Corriere della Sera published an article on a young 18-year-old girl on July 7th, Michelle Arcangelo, from Genzano di Roma, who has chosen for her maturity essay to take a cue from her clinical situation by dictating the text to her physical education teacher from the bed in the room of the Heart Failure, Transplantation and Mechanical Assistance Unit of “Bambino Gesù”, directed by Professor Antonio Amodeo, where she has been hospitalized since February 7th due to the recurrence of a myocarditis that knocked out her heart. Michelle knows what it means to wait.
At Bambino Gesù
Corriere della Sera reports this quote from Michelle: “I wrote that life is a wait, there are short, long, simple or complex expectations, he says, and I have linked the wait to hope because for months I have been waiting for the call that tells me that there is a compatible heart for transplant. For me, the end of waiting means the beginning of a new life”. The long-awaited call arrived on the night of her graduation, in which she was able to acknowledge that a compatible heart had been found for her, that of a young nurse who had lost her life in a car accident. After a ten-hour surgery, Michelle had a new heart and a new life. Again, Corriere della Sera reports: “I wanted to enroll in Nursing Sciences – she says – but now I want to stay away from hospitals for a while. I’m going to take a sabbatical year, I want to write a book to tell my story and give courage to those who find themselves in the same situation as me”.
Professor Antonio Amodeo who operated on her to retrace the story of this girl who in April of last year had already been hospitalized for fulminant myocarditis, but had come out with normal heart function.

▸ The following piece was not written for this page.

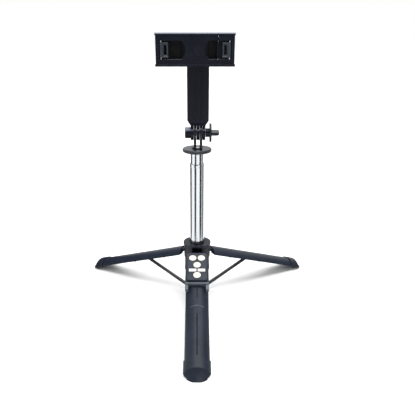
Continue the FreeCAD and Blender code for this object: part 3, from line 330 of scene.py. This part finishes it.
# painted shade: near-black bars laid just under the front leg's surface along its grooves, where shade
# falls
groove_shade = bmesh.new()
for half_width, front_face, reach_along, edge_radius in GROOVES:
    slab(groove_shade, (-half_width, half_width), (front_face, GROOVE_FLOOR), reach_along, edge_radius)
mesh_piece("front_leg_groove_shade", groove_shade, "shadow_black", "front_leg", FRONT)

ARC_STEPS, ARC_SIDES = 24, 7
ARC_HALF_WIDTH, ARC_MIDDLE, ARC_DROP = 0.0068, -0.0736, 0.0015
ARC_ROOT, ARC_RISE, ARC_BASE, ARC_HALF_THICK = 0.01372, 0.00022, 0.00008, 0.00038


def arc_bead():
    """The shallow raised arc that crosses the front leg, fading out at both ends."""
    bead = bmesh.new()
    rings = []
    for step in range(ARC_STEPS + 1):
        across = (step / ARC_STEPS - 0.5) * 2
        x = ARC_HALF_WIDTH * across
        bend = math.asin(x / LEG_RADIUS)
        lift = ARC_RISE * (1 - across ** 8)
        z = ARC_MIDDLE - ARC_DROP * across ** 2
        profile = []
        for turn in range(ARC_SIDES + 1):
            angle = math.pi * turn / ARC_SIDES
            reach = ARC_ROOT + (lift + ARC_BASE) * math.sin(angle)
            profile.append(bead.verts.new((reach * math.sin(bend), -reach * math.cos(bend),
                                           z + ARC_HALF_THICK * math.cos(angle))))
        rings.append(profile)
    for one, two in zip(rings, rings[1:]):
        for index in range(ARC_SIDES):
            bead.faces.new((one[index], one[index + 1], two[index + 1], two[index]))
    return bead


# painted highlight: the raised arc takes the paler leg_edge colour in place of the light along its ridge
mesh_piece("front_leg_arc", arc_bead(), "leg_edge", "front_leg", FRONT)

# painted shade: near-black sheets on the back of each claw opening, where the shade falls: depth, height,
# and reach across the clamp
SHADE_SHEET_DEPTH, SHADE_SHEET_HEIGHT, SHADE_SHEET_EDGE = (-0.00805, -0.00785), (0.2646, 0.2800), 0.00004
for name, body, left, right in (("window_liner_left", "holder", -0.0358, -0.0148),
                                ("window_liner_middle", "holder", 0.0111, 0.0190),
                                ("window_liner_right", "jaw", 0.0206, 0.0324)):
    shade_sheet = bmesh.new()
    slab(shade_sheet, (left, right), SHADE_SHEET_DEPTH, SHADE_SHEET_HEIGHT, SHADE_SHEET_EDGE)
    mesh_piece(name, shade_sheet, "shadow_black", body)


# ------------------------------------------------------------------ floor, light and camera
def plane(name, size):
    """A level square at height 0."""
    mesh = bpy.data.meshes.new(name)
    shape = bmesh.new()
    corners = [shape.verts.new((x * size, y * size, 0.0))
               for x, y in ((-1, -1), (1, -1), (1, 1), (-1, 1))]
    shape.faces.new(corners)
    shape.to_mesh(mesh)
    shape.free()
    made = bpy.data.objects.new(name, mesh)
    bpy.context.scene.collection.objects.link(made)
    return made


FLOOR_HALF_WIDTH = 8.0
floor = plane("floor", FLOOR_HALF_WIDTH)
ground = Shader("floor_paper")
tone = ground.blend(ground.ramp(ground.noise(3.0), 0.0, 1.0), (0.90, 0.90, 0.90), (0.93, 0.93, 0.93))
ground.link(tone, ground.surface.inputs["Base Color"])
ground.surface.inputs["Roughness"].default_value = 0.75
ground.surface.inputs["Specular IOR Level"].default_value = 0.1
floor.data.materials.append(ground.material)


def flag(name, azimuth, half_width, tone=0.02, distance=0.157, height=0.150):
    """A studio card that shows only in reflections, and that shades nothing."""
    mesh = bpy.data.meshes.new(name)
    shape = bmesh.new()
    columns = []
    for step in range(5):
        angle = math.radians(azimuth + (step / 4 - 0.5) * 2 * half_width)
        x, y = math.sin(angle) * distance, -math.cos(angle) * distance
        columns.append([shape.verts.new((x, y, z)) for z in (0.002, height)])
    for one, two in zip(columns, columns[1:]):
        shape.faces.new((one[0], two[0], two[1], one[1]))
    shape.to_mesh(mesh)
    shape.free()
    made = bpy.data.objects.new(name, mesh)
    bpy.context.scene.collection.objects.link(made)
    card = Shader(name)
    card.surface.inputs["Base Color"].default_value = (tone, tone * 1.05, tone * 1.1, 1.0)
    card.surface.inputs["Roughness"].default_value = 0.9
    made.data.materials.append(card.material)
    made.visible_camera = False
    made.visible_diffuse = False
    made.visible_shadow = False
    return made


for index, (azimuth, half, tone) in enumerate(((-27, 14, 0.02), (56, 18, 0.03),
                                               (100, 18, 0.25), (-112, 20, 0.06))):
    flag(f"flag_{index}", azimuth, half, tone)


def studio_world():
    """A bright room above and behind, darker towards the front; plain white where it is seen."""
    world = bpy.data.worlds.new("studio")
    bpy.context.scene.world = world
    world.use_nodes = True
    tree = world.node_tree
    place = tree.nodes.new("ShaderNodeTexCoord")
    split = tree.nodes.new("ShaderNodeSeparateXYZ")
    tree.links.new(place.outputs["Generated"], split.inputs[0])
    depth = tree.nodes.new("ShaderNodeMapRange")
    depth.interpolation_type = "SMOOTHSTEP"
    depth.inputs["From Min"].default_value = -0.75
    depth.inputs["From Max"].default_value = 0.25
    depth.inputs["To Min"].default_value = 0.12
    depth.inputs["To Max"].default_value = 1.0
    tree.links.new(split.outputs["Y"], depth.inputs["Value"])
    seen = tree.nodes.new("ShaderNodeLightPath")
    level = tree.nodes.new("ShaderNodeMath")
    level.operation = "MAXIMUM"
    tree.links.new(depth.outputs["Result"], level.inputs[0])
    tree.links.new(seen.outputs["Is Camera Ray"], level.inputs[1])
    backdrop = tree.nodes["Background"]
    backdrop.inputs["Color"].default_value = (1.0, 1.0, 1.0, 1.0)
    tree.links.new(level.outputs[0], backdrop.inputs["Strength"])


studio_world()


def softbox(name, place, aim, size, power, colour=(1.0, 1.0, 1.0)):
    lamp = bpy.data.lights.new(name, "AREA")
    lamp.shape = "RECTANGLE"
    lamp.size, lamp.size_y = size
    lamp.energy = power
    lamp.color = colour
    made = bpy.data.objects.new(name, lamp)
    made.location = place
    made.rotation_euler = (Vector(aim) - Vector(place)).to_track_quat("-Z", "Y").to_euler()
    bpy.context.scene.collection.objects.link(made)
    return made


sun = bpy.data.lights.new("overhead", "SUN")
sun.energy = 2.2
sun.angle = math.radians(60)
overhead = bpy.data.objects.new("overhead", sun)
overhead.rotation_euler = (math.radians(-12), math.radians(8), 0.0)
bpy.context.scene.collection.objects.link(overhead)
softbox("key", (0.45, -0.75, 0.85), (0, 0, 0.12), (0.35, 0.35), 3.0)
softbox("top_strip", (0.0, -0.36, 1.22), (0, 0, 0.28), (0.8, 0.12), 8.0)
softbox("fill", (-0.85, -0.35, 0.45), (0, 0, 0.15), (0.4, 0.7), 1.6)

camera_data = bpy.data.cameras.new("camera")
camera_data.lens = 41.64
camera_data.sensor_width = 36.0
camera_data.shift_x = 0.0252
camera_data.clip_start = 0.01
camera = bpy.data.objects.new("camera", camera_data)
camera.location = (0.0, -0.4948, 0.2888)
camera.rotation_euler = (math.radians(69.88), 0.0, 0.0)
bpy.context.scene.collection.objects.link(camera)
bpy.context.scene.camera = camera
bpy.context.scene.view_settings.view_transform = "Standard"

According to Corriere della Sera, on February 7th, two weeks after her 18th birthday, a very rare recurrence stopped her heart: “She went into the emergency room conscious – says Amodeo – but she immediately went under arrest. After 55 minutes of heart massages without results we intervened “in the Garibaldi style”, risking everything, we opened her chest and connected her to a mechanical assistance system. We feared brain damage and instead she woke up in Ecmo with her sternum still open and calmly answering questions. Unfortunately due to an ischemia of the left lower limb we could not help but amputate, while with the rehabilitation the movement of the hand is recovering”.
Corriere della Sera has also published a brief sentence from Michelle’s essay: “If Whatsapp has made us frenetic, for me it meant maintaining the relationship with the outside world and then I have to say thanks to technology and these machines if I’m alive”.
She admits that it wasn’t easy to wake up without a leg: “I cried, but I understood that to smile you have to learn to cry. And even the waiting time wasn’t wasted for me, I met wonderful people in the hospital, I understood that in life you don’t have to worry about trivialities”. Her thanks go to the unknown donor who gave her life back: “I promise I will take care of this heart in an exceptional way, I want to live well”, Corriere della Sera reports.